Calibration of the stressed eye signal is a complex aspect of the physical layer validation and involves a bit error rate tester (BERT), physical channel, real time oscilloscope (scope), and numerous DSP software packages. Ultimately, this is a calibration of the BERT’s Pulse Pattern Generator (PPG) which is acting as a PCIe Tx. Figure 4 depicts this calibration procedure. The goal is to establish an eye diagram which is embedded to the latch of a behavioral Rx defined in the base specification including a CDR and behavioral Rx equalizer. The allowable range for top eye height and eye width is found where channel loss, noise, and jitter are knobs to achieve the target eye. ISI from the channel adjustments provide the largest adjustments to the eye while Sj and cross talk using differential mode interference serve as fine-tuning mechanisms. The industry increasingly relies on software automation to comprehend and achieve the stressed eye calibration for receiver testing.

 
2001 SPECIFIED CALIBRATION INTERVALS
Figure 5: Synopsys PCI Express 6.0 PHY Validation with Tektronix Solution
 

PCIe 6.0 Solutions

Interoperability continues to be a pillar of the success of PCIe technology and has led to the extensive proliferation and adoption of newly emerging technologies such as CXL as well as inclusion in future chiplet (die-to-die) designs like UCIe. Achieving interoperability starts with IP design or selection and involves testing at a Base specification and system level to ensure that devices, often from different vendors, can properly train the link and maintain stability across operating voltages and temperatures. The achievable yield must also be considered for high volume manufacturing-based products. As an example, for validation of the Synopsys PCI Express 6.0 IP, the test setup applied here is comprised of a Tektronix DPS77004SX oscilloscope together with Tektronix test automation software and an Anritsu MP1900A BERT (Figure 5).

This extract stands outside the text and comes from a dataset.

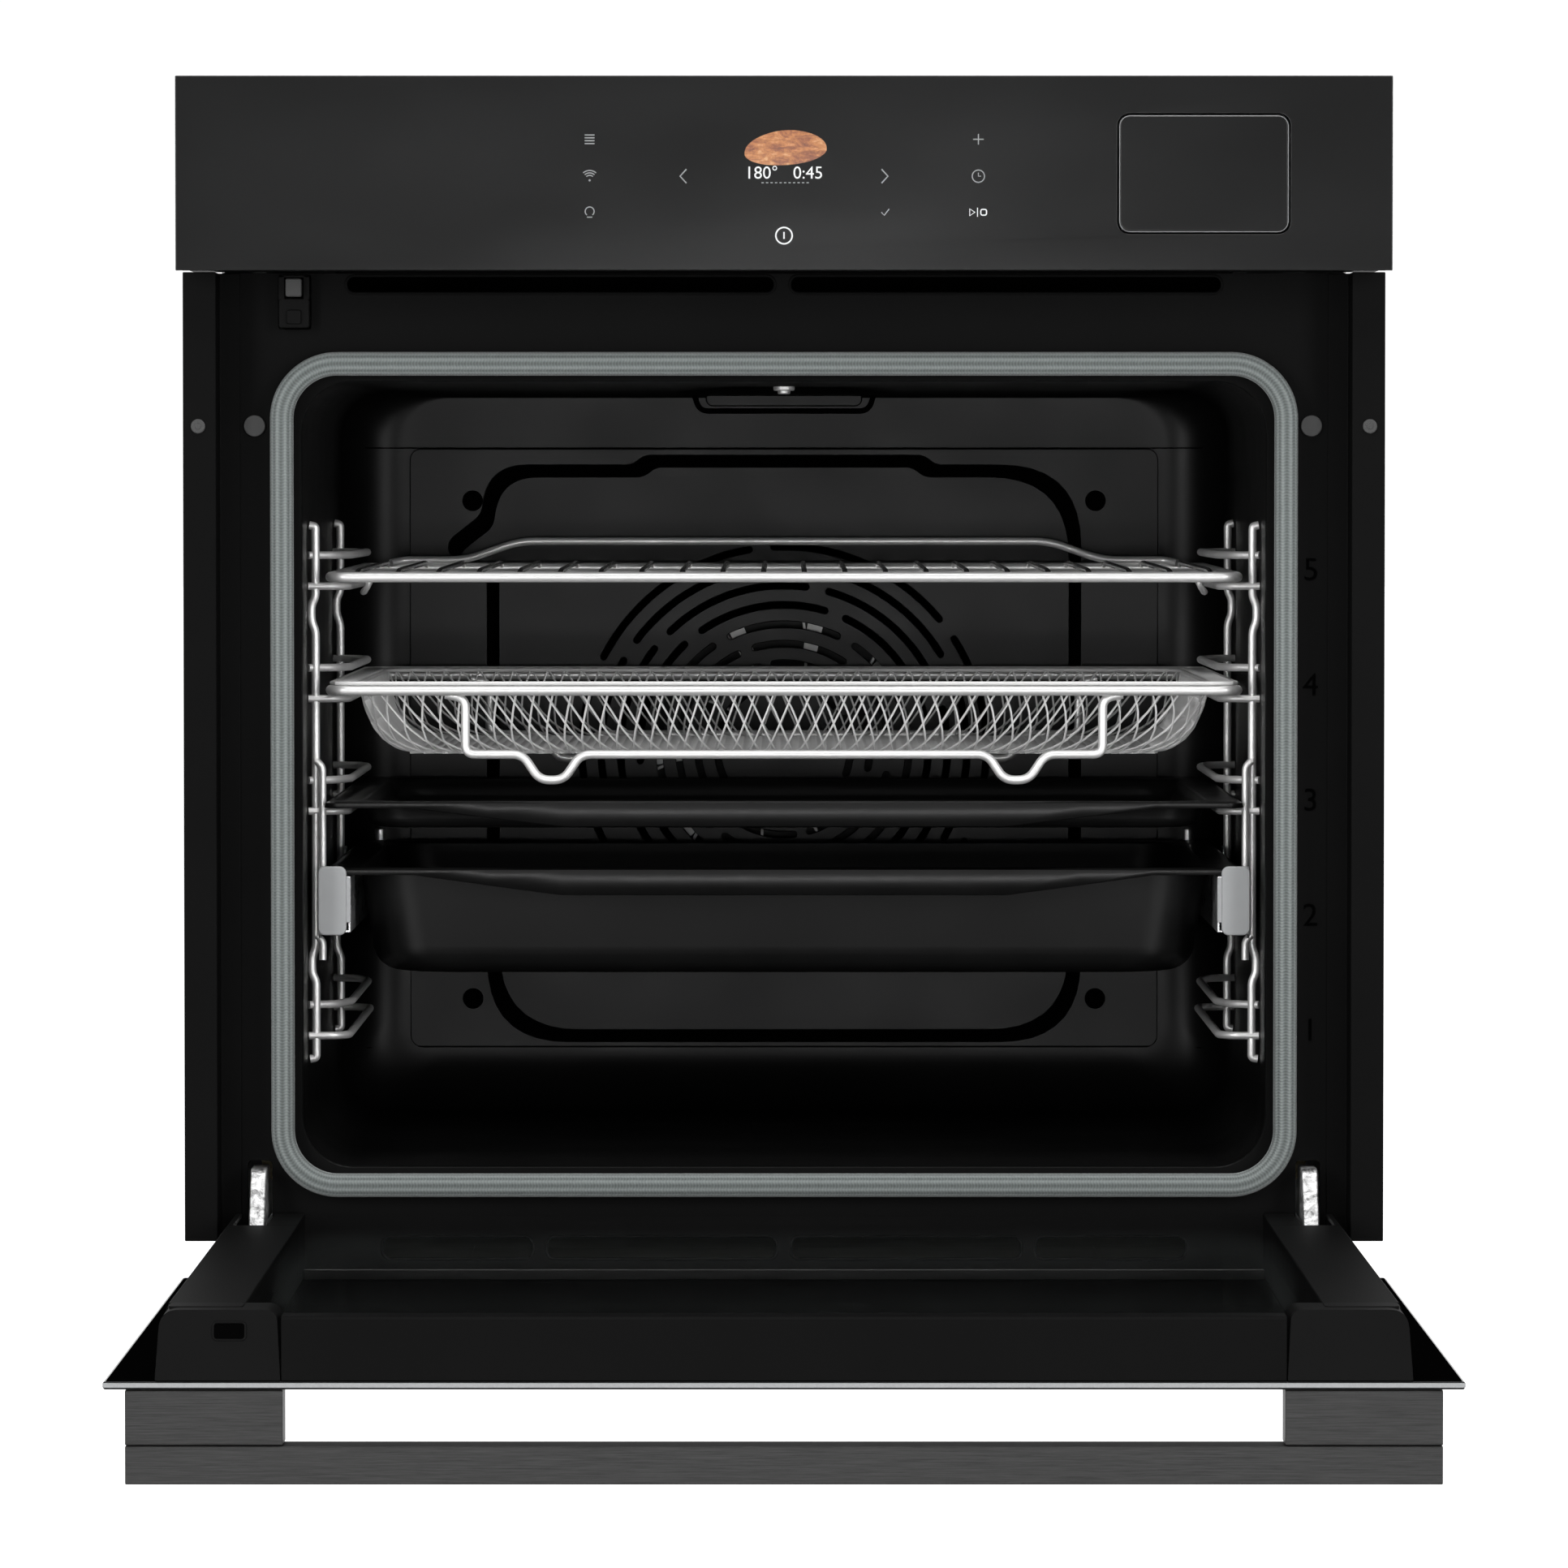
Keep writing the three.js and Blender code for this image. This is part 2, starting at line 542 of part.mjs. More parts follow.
// A tray: a rim with lips folded down at front and back, and a pan hanging in it.
function tray(halfWidth, y0, y1, top, lipBottom, panHalf, panFoot, bottom, corner) {
  const rim = prismZ(roundedRectangle(-halfWidth, halfWidth, y0, y1, 6), top - 2.6, top, 3);
  const lipOutline = polygon([[-166, top - 1.3], [-131, lipBottom], [131, lipBottom], [166, top - 1.3]]);
  const lips = [y0, y1 - 1.2].map((y) => prismY(lipOutline, y, y + 1.2));
  const outside = pan(panFoot, panHalf, y0 + 15, y1 - 15, bottom, top - 1, corner);
  const inside = pan(panFoot - 1.2, panHalf - 1.2, y0 + 16.2, y1 - 16.2, bottom + 1.2, top + 2, corner - 1);
  return cut(join(rim, ...lips, outside), inside);
}

function addTrays() {
  add('shallow_tray', 'black_enamel', tray(228.5, 49, 409, 236.5, 225, 213, 209, 223.5, 22));
  add('deep_tray', 'black_enamel', tray(228.5, 53, 396, 203, 190.6, 214, 205, 150, 30));
}

// ---- Door: glass panes between two side profiles, hinges, and the bar handle under the outer glass.

function addDoorGlass() {
  add('outer_glass', 'black_glass', block(-FASCIA_HALF, FASCIA_HALF, DOOR_FRONT, OUTER_GLASS_HEEL,
    0, OUTER_GLASS));
  const half = PROFILE_INNER - GAP;
  add('middle_glass', 'clear_glass', block(-half, half, -446, -12, 16, 20));
  add('inner_glass', 'clear_glass', block(-half, half, -448, 8, 30, 34));
  add('bottom_rail', 'aluminium', block(-half, half, -8, 6, OUTER_GLASS + GAP, 9));
}

function addDoorProfiles() {
  const bottom = OUTER_GLASS + GAP;
  const capBack = DOOR_FRONT + CAP_DEPTH;
  addPair('side_profile', 'dark_paint', (side) => {
    const body = block(side * PROFILE_INNER, side * PROFILE_OUTER, capBack + GAP, DOOR_HEEL,
      bottom, DOOR_INNER_FACE);
    const hollow = block(side * (PROFILE_INNER + 2), side * (PROFILE_OUTER - 2), capBack + 4,
      DOOR_HEEL + 5, bottom + 2, DOOR_INNER_FACE - 2);
    const armSlot = block(side * 252, side * 268, -56, DOOR_HEEL + 5, 20, DOOR_INNER_FACE + 5);
    return cut(body, hollow, armSlot);
  });
  addPair('corner_cap', 'dark_plastic', (side) => {
    const cap = block(side * 220, side * PROFILE_OUTER, DOOR_FRONT, capBack, bottom, DOOR_INNER_FACE);
    const strike = block(-249.6, -235, DOOR_FRONT - 5, DOOR_FRONT + 22, 21.8, 29.6);
    return side < 0 ? cut(cap, strike) : cap;
  });
  add('top_profile', 'dark_paint', block(-220 + GAP, 220 - GAP, DOOR_FRONT, DOOR_FRONT + 26, bottom, 32));
}

function addHinges() {
  addPair('hinge_body', 'zinc', (side) => {
    const cheek = (x0, x1) => block(side * x0, side * x1, -180, 5, 8, 29);
    const web = block(side * 253, side * 267, -180, -60, 8, 29);
    const pin = bar([side * 252, PIVOT_Y, PIVOT_Z], [side * 268, PIVOT_Y, PIVOT_Z], 6, 12);
    return join(cheek(250, 254), cheek(266, 270), web, pin);
  });
  addPair('hinge_arm', 'zinc', (side) => {
    const arm = polygon([[-9, 22], [3, 11.5], [20, 31], [44, 36], [44, 57], [12, 57]]);
    const x0 = side < 0 ? -264 : 256;
    const eye = bar([x0, PIVOT_Y, PIVOT_Z], [x0 + 8, PIVOT_Y, PIVOT_Z], 16, 16);
    const hole = bar([x0 - 2, PIVOT_Y, PIVOT_Z], [x0 + 10, PIVOT_Y, PIVOT_Z], 6.9, 12);
    return cut(join(prismX(arm, x0, x0 + 8), eye), hole);
  });
}

function addHandle() {
  const back = DOOR_FRONT + HANDLE_DEPTH;
  add('handle_bar', 'black_steel', block(-HANDLE_HALF, HANDLE_HALF, DOOR_FRONT, back, -41.7, -24.8));
  addPair('handle_post', 'black_steel', (side) => block(side * HANDLE_OPENING_HALF, side * HANDLE_HALF,
    DOOR_FRONT, back, -24.8 + GAP, -GAP));
}

addCasing();
addFrontFrame();
addTrims();
addFascia();
addCavity();
addRearPanel();
addInsulation();
addSeal();
addHeaters();
addConvectionFan();
addCoolingBlower();
addSteamAndElectrics();
addWaterTank();
addLock();
addSideRacks();
addRunners();
addWireShelf();
addBasket();
addTrays();
addDoorGlass();
addDoorProfiles();
addHinges();
addHandle();

export default oven;
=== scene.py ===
"""A built-in wall oven with its door folded down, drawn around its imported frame.

Lengths below are millimetres in the oven's own cabinet coordinates: x to the right, y from the kitchen
into the cabinet with 0 at the cabinet's face, and z up from the underside of the base plate.
"""

import bpy
import numpy as np
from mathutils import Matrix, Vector


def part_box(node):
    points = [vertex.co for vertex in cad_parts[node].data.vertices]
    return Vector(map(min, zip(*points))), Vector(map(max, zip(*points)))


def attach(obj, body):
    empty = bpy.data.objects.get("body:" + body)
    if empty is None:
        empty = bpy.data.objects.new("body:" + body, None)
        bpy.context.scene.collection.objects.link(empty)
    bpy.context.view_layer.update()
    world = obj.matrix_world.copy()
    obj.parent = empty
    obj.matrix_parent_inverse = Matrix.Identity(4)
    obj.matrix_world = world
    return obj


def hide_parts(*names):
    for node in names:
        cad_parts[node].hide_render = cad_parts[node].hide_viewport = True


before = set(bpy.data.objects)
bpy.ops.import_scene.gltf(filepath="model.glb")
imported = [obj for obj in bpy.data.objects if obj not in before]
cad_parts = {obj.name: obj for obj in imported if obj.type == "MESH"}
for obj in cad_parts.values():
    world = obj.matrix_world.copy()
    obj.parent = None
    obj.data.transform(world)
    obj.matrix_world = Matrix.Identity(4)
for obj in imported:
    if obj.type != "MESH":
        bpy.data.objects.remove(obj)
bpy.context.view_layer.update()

MM = 0.001
PLATE_FRONT = 26.0
CABINET_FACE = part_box("base_plate")[0][1] / MM - PLATE_FRONT


def extent(node):
    """A CAD node's (low, high) corners in millimetres, in cabinet coordinates."""
    low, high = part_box(node)
    shift = np.array([0.0, CABINET_FACE, 0.0])
    return np.array(low) / MM - shift, np.array(high) / MM - shift


# ---- Sizes, from the frame where it has them

FASCIA_LOW, FASCIA_HIGH = extent("control_fascia")
TANK_LOW, TANK_HIGH = extent("tank_front")
SEAL_LOW, SEAL_HIGH = extent("door_seal")
SHELF_LOW, SHELF_HIGH = extent("wire_shelf")
BASKET_LOW, BASKET_HIGH = extent("basket_frame")
GLASS_LOW, GLASS_HIGH = extent("outer_glass")
SIDE_LOW, SIDE_HIGH = extent("side_panel_right")
BACK_LOW, BACK_HIGH = extent("back_cover")
HANDLE_LOW, HANDLE_HIGH = extent("handle_bar")
CAVITY_HALF = 239.0
CAVITY_FLOOR = 56.5
CAVITY_CEILING = 446.5
CAVITY_CORNER = 25.0
CAVITY_BACK = extent("cavity_back")[0][1]
REAR_FILLET = 34.0
WELL_BACK = 489.0
FAN_HEIGHT = 252.0
REAR_PANEL_FRONT = extent("rear_panel")[0][1]
UPRIGHT_X = 235.5
RAIL_X = 219.0
RACK_FRONT = 80.0
RACK_BACK = 318.0
LEVEL_ONE = 118.7
LEVEL_PITCH = 56.45
GUIDE_RISE = 15.5
DOOR_INNER_FACE = extent("side_profile_left")[1][2]
SEAL_BAND = 11.6
SEAL_CORNER = 33.0
PIVOT_Y, PIVOT_Z = -3.75, 18.25
HINGE_SLOT_START = -56.0
SLOT_HALF = 1.7
HEATER_RADIUS = 118.0
HEATER_DEPTH = 462
RUNNER_BOTTOM, RUNNER_TOP = 172.0, 200.0
WIRE_HALF = 2.6
SHELF_HEIGHT = 349.3
CROSS_WIRES = 22
CROSS_PITCH = 20.3
GUARD_HEIGHT = 365
BASKET_HEIGHT = 292.8
BASKET_MIDDLE = 229
STAND_HEIGHT = 260.8
FOOT_HEIGHT = 248
WEAVE_WIRES = 160
MESH_PITCH = 9.6
TRAY_HALF = 228.5

# ---- Camera and light, in millimetres, degrees and watts

CAMERA_DISTANCE = 4177.0
CAMERA_HEIGHT = 393.4
CAMERA_TILT = 1.994
LENS = 194.81
ROOM_LIGHT = 0.33
FRONT_POWER = 30
TALL_POWER = 52
TOP_POWER = 34


# ---- Surfaces: arrays of points and faces in millimetres


def smooth_step(value, low, high):
    """0 below low, 1 above high, and 3t^2 - 2t^3 between them."""
    t = np.clip((value - low) / (high - low), 0, 1)
    return t * t * (3 - 2 * t)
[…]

Synopsys offers complete PCI Express Controller, PHY and Verification IP solutions across all generations of the standard with proven silicon in customer products targeting a wide range of applications including Re-timer, Flash Controller, Accelerator, SSD U.2/U.3, PCIe switch, and Smart NIC.

Synopsys IP has achieved numerous successful third-party interoperability. Tektronix offers a complete PCI Express 6.0 Base Tx/Rx automated solution with backwards compatibility for lower data rates and form factor specific testing.